In the village of Lubmin, whose population is only 2,000, some 4,000 protesters gathered last Sunday with banners demanding “end sanctions” and “re-open” the recently finished Nord Stream 2 pipeline, which Germany blocked from going into service after Russia invaded Ukraine in February. It was damaged in this past week’s attacks, as was Nord Stream 1.

Tensions briefly rose when a couple of Ukrainian refugees raised a banner calling Russia “a terror state.” There are few refugees in the area, but hushed comments about their “expensive mobile phones” and “branded clothes — much better than ours” can be heard in supermarket lines and on buses these days.

Ms. Moritz, who with her daughter runs the only seaside hotel in the village, did not attend the march but said she sympathized with the protesters. Like most here, she wants Russian gas to resume flowing for now and opposes arms deliveries to Ukraine, saying they only prolong the war.

“They say they’re defending our freedom in Ukraine,” she said. “Who believes that? This is not our war. We are just a pawn in this.”

Before Russia attacked Ukraine, Ms. Moritz was planning to expand her hotel. Now she might have to shut it down. She wells up when she talks about that.

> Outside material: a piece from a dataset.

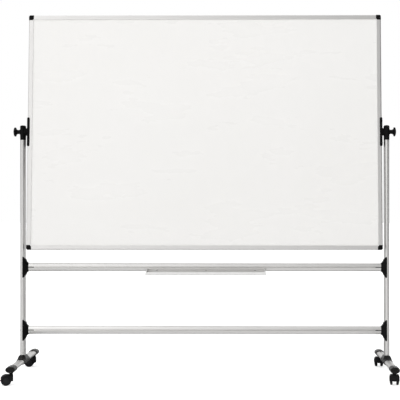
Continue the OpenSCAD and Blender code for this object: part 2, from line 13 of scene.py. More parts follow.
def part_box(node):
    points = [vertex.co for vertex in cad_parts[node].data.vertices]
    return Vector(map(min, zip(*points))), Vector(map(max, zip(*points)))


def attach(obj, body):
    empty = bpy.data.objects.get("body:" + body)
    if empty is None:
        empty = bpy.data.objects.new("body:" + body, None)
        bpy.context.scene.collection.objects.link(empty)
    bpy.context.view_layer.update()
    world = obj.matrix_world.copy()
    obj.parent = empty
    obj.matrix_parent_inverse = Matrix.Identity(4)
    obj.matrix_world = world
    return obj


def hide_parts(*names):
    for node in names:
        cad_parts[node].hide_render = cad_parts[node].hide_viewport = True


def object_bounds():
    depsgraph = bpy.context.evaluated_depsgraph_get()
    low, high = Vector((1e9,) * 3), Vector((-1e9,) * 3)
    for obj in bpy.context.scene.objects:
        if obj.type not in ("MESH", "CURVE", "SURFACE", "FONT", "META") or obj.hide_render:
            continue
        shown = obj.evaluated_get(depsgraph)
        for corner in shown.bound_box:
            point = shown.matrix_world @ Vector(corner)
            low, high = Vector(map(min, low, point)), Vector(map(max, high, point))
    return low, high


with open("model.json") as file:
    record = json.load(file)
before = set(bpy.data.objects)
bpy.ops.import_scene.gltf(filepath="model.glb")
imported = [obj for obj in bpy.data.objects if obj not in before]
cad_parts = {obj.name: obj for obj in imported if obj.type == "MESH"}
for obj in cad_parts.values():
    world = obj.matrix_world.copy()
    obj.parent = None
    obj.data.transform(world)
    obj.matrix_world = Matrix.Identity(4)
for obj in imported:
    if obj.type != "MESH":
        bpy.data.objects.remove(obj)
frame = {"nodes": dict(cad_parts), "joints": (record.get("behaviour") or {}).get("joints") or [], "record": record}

Surging heating costs could make it prohibitive to rent rooms in the winter, she said. Her supplier of carbonated drinks fears insolvency because of the higher gas prices. Bakeries in surrounding villages all worry that they might not survive the winter.

“It’s like we’re heading into a really dark time and people won’t just stay quiet,” said a taxi driver from a nearby town who goes by the name Sunny and said she paid about 200 euros every time she filled up the gas tank. “There could be unrest, maybe even a revolution.”

Marco Hanke, who runs a small family heating and plumbing business in Lubmin, has seen orders for heat pumps surge as people worry about gas shortages. But he cannot meet the demand because he cannot buy enough units from suppliers.

Like others here, he blames the sanctions directed at Russia.

“We get the sense that those imposing the sanctions have been harder hit than those who the sanctions are directed at,” he said. Ironically, Mr. Hanke said the recent leaks in the Nord Stream pipelines “made the situation more acute.” Like many here, he had hoped that a diplomatic resolution to the conflict would eventually lead to a renewed flow of Russian gas.

With that possibility receding, and as they themselves have become targets in an amorphous war, the people of Lubmin have emerged as a symbol of Europe’s vulnerability.

“Talk to anyone around here,” Ms. Moritz said. “What we feel is naked fear.”

Christopher F. Schuetze contributed reporting from Berlin.